Het is het onstabiele evenwicht tussen liefde en lijden, dat zij ervaart op heel haar moeilijke weg naar de volmaaktheid. Daarom schouwt zij het liefst de gekruisigde Christus, want daarin ziet zij het volmaakte evenwicht gerealiseerd: op het kruis bevindt zich de God-mens in een hoogste daad van lijden die een hoogste daad van liefde is. In de derde Instructie, insisteert de zalige op dit schouwen en zegt: “Wanneer wij volmaakter en zuiverder zien, beminnen wij ook volmaakter en zuiverder. (...) Daarom, hoe meer wij de God en mens Jezus Christus zien, des te meer worden wij in Hem door de liefde omgevormd. (...) Wat ik over de liefde gezegd heb (...) zeg ik ook over het lijden: wanneer de ziel het onzeglijke leed van de God en mens Jezus Christus schouwt, lijdt zij des te meer en vormt ze zich om in lijden” Fra Arnaldo, Het Boek van de zalige Angela de Foligno, Liber de vera fidelium experientia. Cinisello Balsamo 1990, p. 190-191. Samenvloeien met de liefde en het lijden van de gekruisigde Christus en zich daarin omvormen, zich met Hem identificeren.
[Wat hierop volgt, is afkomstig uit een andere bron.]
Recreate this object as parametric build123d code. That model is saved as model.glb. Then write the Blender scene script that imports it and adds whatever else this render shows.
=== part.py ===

De bekering van Angela, die begon met de biecht van 1285, zal slechts tot rijpheid komen wanneer Gods vergeving zich aan haar ziel zal tonen als de kosteloze gave van de liefde van de Vader, Bron van liefde: “Niemand heeft een uitvlucht want iedereen kan God liefhebben en Hij vraagt de ziel niets anders dan Hem lief te hebben omdat Hij haar liefheeft en Hij haar liefde is” Fra Arnaldo, Het Boek van de zalige Angela de Foligno, Liber de vera fidelium experientia. Cinisello Balsamo 1990, p. 76.